▶ _PROBLEM DETAILS_
Copy only this: the line containing "for node in", the line containing "before = set(bpy.data.objects)", and every line between them, exactly as written.

▶ _RAW DATA_
★ ★ ★

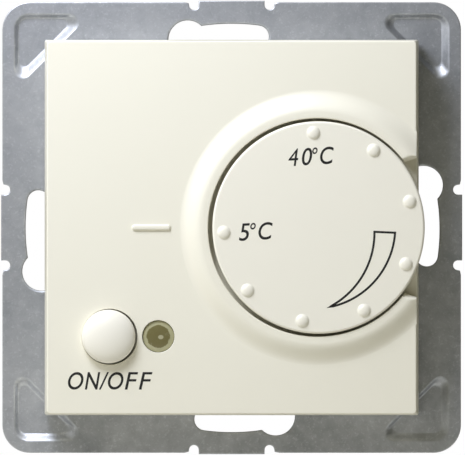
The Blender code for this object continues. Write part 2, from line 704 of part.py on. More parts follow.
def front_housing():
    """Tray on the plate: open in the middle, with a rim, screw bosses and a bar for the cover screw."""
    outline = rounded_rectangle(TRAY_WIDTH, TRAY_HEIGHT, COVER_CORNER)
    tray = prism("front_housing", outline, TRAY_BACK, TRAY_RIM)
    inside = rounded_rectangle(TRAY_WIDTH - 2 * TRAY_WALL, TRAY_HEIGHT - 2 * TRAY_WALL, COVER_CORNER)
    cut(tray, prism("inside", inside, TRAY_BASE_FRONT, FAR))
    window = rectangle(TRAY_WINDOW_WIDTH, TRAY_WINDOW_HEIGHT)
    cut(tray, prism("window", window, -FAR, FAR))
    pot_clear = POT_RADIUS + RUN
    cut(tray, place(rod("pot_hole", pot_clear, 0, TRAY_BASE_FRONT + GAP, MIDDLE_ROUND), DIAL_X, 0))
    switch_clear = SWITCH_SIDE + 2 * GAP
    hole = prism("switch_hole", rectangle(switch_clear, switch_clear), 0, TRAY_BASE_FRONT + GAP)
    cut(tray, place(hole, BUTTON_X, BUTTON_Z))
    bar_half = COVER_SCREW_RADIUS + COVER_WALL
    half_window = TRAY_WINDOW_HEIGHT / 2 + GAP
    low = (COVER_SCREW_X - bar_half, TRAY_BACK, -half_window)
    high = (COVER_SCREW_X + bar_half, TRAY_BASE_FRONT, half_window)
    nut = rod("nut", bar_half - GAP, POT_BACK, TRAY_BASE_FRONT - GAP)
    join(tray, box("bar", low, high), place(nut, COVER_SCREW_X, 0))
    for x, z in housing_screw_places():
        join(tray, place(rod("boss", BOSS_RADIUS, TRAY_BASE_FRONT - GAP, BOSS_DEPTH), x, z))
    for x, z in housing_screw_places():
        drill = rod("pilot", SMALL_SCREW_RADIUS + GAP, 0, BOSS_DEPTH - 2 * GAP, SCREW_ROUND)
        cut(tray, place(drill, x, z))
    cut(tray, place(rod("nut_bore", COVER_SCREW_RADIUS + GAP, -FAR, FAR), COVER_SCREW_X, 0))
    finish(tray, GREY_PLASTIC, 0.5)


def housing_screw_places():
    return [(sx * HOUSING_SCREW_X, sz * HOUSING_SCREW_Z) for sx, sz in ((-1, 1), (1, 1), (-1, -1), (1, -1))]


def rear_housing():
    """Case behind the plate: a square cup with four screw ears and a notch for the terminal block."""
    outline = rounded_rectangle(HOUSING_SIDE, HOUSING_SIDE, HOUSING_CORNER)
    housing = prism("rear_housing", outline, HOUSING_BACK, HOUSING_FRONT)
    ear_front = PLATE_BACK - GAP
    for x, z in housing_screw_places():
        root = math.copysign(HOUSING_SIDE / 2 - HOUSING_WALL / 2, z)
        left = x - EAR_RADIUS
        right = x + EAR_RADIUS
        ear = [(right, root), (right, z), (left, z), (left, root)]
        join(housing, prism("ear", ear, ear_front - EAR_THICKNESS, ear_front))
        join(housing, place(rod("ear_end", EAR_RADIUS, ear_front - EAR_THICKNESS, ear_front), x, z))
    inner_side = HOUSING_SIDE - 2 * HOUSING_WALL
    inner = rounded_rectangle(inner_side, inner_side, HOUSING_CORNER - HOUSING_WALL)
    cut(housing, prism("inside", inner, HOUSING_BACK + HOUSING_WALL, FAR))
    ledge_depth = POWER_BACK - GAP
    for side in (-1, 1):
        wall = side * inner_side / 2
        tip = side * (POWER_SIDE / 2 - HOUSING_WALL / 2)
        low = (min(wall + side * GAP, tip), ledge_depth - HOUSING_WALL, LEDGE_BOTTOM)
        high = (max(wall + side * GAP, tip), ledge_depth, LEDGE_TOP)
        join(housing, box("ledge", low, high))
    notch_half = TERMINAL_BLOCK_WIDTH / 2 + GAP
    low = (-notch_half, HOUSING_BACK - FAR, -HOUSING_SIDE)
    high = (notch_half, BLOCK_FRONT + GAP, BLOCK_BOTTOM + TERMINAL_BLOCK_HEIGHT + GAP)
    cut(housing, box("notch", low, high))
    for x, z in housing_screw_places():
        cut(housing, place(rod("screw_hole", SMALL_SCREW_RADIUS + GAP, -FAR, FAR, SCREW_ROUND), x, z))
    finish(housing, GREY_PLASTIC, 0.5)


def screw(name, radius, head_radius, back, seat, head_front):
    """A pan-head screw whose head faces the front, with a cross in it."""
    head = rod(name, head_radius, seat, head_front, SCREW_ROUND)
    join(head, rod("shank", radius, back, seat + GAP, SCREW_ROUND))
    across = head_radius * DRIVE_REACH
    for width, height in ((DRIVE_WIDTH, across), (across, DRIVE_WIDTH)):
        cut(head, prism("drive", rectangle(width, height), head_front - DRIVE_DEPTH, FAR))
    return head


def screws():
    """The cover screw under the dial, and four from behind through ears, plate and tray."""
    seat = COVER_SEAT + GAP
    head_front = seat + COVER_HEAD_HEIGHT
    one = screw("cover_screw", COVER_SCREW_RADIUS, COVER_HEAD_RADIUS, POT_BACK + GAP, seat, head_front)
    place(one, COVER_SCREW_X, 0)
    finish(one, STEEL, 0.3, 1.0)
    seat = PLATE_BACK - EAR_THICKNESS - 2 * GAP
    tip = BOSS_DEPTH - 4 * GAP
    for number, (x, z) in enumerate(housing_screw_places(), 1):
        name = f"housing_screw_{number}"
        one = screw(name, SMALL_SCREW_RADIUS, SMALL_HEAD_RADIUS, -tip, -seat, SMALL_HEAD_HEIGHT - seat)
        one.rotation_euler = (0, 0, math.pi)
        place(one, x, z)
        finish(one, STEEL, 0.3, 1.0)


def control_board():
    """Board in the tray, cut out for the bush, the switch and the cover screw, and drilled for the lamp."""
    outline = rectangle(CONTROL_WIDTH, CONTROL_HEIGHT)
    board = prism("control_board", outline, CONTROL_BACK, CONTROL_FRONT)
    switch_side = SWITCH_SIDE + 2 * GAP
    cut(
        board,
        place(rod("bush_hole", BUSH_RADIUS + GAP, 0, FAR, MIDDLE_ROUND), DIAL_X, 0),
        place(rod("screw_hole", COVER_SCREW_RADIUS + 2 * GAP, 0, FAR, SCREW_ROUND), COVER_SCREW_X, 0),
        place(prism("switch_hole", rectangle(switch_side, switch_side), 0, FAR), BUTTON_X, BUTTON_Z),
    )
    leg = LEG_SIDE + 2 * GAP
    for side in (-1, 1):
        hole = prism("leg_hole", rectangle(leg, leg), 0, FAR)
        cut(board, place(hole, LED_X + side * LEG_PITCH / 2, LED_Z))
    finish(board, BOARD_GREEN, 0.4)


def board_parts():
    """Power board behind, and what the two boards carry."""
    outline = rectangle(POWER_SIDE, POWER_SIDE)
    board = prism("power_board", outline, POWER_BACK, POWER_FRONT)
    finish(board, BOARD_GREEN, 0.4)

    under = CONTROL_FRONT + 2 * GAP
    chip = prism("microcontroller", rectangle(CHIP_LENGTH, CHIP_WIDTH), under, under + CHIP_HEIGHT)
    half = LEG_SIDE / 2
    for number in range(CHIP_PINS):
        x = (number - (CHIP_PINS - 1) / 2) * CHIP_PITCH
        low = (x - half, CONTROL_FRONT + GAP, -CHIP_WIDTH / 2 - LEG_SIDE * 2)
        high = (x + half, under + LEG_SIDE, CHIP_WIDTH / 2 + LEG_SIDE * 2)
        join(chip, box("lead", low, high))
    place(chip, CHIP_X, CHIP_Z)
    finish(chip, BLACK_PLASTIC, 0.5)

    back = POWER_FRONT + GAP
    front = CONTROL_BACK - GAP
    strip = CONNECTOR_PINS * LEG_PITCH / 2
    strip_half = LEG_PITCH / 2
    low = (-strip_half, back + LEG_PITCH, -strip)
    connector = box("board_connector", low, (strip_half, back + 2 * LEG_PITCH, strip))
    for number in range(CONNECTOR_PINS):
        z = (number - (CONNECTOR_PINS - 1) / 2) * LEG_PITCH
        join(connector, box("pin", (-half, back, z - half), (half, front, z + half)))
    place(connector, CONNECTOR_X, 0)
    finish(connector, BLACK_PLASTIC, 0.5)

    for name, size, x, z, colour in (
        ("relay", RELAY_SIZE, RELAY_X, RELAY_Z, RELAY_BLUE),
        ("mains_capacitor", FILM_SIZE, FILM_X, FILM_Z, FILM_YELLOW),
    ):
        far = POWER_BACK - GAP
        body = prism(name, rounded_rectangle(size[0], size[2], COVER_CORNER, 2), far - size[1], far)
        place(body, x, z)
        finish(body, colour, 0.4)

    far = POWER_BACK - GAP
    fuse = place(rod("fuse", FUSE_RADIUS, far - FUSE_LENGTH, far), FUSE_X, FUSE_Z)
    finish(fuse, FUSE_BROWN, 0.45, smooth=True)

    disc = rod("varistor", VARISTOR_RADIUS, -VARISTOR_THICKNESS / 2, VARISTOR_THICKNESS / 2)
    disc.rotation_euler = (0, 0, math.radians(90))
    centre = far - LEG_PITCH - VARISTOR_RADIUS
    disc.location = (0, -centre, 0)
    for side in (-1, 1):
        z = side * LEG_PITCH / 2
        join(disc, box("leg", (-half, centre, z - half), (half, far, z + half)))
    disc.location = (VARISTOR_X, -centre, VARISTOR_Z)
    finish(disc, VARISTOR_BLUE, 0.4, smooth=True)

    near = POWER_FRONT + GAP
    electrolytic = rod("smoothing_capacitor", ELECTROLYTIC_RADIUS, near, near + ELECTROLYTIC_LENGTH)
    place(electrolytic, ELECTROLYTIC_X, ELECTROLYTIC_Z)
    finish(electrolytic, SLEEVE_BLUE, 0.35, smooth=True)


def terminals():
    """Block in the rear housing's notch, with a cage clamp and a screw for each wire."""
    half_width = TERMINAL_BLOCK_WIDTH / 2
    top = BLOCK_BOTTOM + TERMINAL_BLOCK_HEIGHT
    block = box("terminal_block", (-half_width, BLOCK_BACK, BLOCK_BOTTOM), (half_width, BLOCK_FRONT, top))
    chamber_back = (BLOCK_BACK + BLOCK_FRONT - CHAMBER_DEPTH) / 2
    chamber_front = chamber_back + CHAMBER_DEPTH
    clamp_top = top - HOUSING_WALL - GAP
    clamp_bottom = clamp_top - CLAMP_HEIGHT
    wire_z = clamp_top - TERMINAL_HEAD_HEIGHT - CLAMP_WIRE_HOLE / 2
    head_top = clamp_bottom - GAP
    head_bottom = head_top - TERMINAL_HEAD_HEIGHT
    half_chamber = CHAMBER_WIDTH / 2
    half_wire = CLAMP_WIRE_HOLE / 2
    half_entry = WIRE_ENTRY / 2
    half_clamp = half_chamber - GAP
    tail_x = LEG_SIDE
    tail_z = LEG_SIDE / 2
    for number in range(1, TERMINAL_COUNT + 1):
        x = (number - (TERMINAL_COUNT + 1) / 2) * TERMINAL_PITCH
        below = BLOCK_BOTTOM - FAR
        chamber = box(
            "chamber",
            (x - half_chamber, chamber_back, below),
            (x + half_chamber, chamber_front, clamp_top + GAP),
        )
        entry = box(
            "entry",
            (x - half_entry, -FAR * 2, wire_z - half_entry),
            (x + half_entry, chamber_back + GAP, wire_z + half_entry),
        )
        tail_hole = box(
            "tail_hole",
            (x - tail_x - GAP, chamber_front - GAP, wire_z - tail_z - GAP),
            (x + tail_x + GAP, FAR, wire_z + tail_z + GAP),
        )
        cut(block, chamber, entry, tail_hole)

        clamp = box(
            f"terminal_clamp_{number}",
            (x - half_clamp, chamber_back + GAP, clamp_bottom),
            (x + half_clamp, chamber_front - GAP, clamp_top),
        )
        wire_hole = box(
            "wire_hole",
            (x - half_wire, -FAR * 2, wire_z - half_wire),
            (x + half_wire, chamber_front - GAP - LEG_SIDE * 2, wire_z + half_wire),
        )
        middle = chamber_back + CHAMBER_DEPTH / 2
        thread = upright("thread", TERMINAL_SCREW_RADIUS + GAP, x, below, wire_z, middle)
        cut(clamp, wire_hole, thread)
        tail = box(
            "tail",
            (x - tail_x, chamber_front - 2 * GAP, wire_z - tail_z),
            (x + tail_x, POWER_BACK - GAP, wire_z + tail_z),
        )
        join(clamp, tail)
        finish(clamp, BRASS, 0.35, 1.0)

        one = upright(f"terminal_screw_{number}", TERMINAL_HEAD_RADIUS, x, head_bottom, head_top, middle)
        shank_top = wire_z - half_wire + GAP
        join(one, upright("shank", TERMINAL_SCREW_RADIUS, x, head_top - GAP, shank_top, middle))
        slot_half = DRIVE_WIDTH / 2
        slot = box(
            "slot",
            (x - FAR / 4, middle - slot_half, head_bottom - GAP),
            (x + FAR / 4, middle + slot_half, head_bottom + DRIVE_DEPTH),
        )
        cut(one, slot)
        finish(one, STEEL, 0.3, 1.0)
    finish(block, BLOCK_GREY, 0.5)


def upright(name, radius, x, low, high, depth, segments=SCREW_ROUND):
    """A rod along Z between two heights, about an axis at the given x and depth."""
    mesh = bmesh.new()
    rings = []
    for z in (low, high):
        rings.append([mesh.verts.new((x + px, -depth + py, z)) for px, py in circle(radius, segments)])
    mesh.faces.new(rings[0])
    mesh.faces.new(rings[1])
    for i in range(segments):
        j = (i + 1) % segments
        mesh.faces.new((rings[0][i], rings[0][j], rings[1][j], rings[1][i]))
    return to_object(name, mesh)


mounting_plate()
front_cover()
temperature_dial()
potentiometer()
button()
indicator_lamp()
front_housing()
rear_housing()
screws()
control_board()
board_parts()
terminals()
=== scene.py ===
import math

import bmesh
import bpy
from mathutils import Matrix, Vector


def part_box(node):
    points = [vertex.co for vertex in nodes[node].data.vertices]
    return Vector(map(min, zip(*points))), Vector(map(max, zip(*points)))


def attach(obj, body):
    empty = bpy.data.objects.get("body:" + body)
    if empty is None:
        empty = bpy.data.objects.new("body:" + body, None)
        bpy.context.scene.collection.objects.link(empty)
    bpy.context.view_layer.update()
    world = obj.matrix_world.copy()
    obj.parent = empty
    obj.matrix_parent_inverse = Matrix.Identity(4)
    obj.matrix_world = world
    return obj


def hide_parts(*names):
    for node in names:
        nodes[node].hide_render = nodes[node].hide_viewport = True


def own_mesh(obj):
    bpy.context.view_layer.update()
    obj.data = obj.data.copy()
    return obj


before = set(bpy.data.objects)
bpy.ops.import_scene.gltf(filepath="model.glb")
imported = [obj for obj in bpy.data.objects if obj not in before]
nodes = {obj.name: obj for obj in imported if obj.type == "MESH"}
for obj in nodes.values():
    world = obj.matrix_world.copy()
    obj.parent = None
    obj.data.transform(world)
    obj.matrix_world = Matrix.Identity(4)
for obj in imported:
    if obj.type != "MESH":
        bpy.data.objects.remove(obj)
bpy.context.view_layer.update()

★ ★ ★

▶ _RESPONSE TO THIS EXERCISE_
    for node in names:
        nodes[node].hide_render = nodes[node].hide_viewport = True


def own_mesh(obj):
    bpy.context.view_layer.update()
    obj.data = obj.data.copy()
    return obj


before = set(bpy.data.objects)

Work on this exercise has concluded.